To the extent that solar and wind generation was uncorrelated with prices, these would achieve similar revenue as to 2018/19. However, the more likely scenario would be for prices to be lowest when wind and solar generation was highest, and the prices highest during periods of lower wind and solar generation. As a result, predicting the revenue of a solar or wind generator would depend a lot on the mix of solar, wind and batteries deployed.
This was the scenario where wind and solar provided all the electricity required 30% of the time. I can also imagine a scenario where wind and solar provided all the electricity required 80%. In this scenario, in order to make gas generators with a variable cost of £50/MWh viable (achieving the same £71k/MW/year as in 2018/19), we would need prices averaging over £90/MWh during that 20% of hours.

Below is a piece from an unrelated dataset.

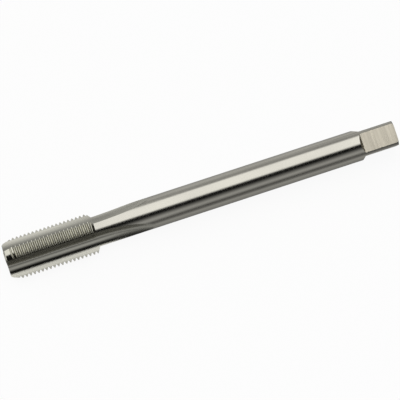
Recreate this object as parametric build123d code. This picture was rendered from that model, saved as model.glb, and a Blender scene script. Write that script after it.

Finally, moving from a world where prices are around £30–70/MWh most hours, to one where 80% of the time they are £0/MWh and 20% of the time they are £90/MWh, is a lot riskier for generators. For example, if it turns out that they are only used 10% of the time, or the price when used turns out to be only £75/MWh, profit will be significantly reduced. Suitable mechanisms to mitigate or get comfortable with this risk will be necessary to attract the necessary investment.
In conclusion, I don’t see the economics of electricity markets as preventing wind, solar and flexible generation, as well as storage, in fact, I think they will actually enable them. I recognise that there will be considerable effort needed to manage grid stability and short-term imbalances. but I believe that can be done, and that there won’t be a need to significantly override our electricity markets.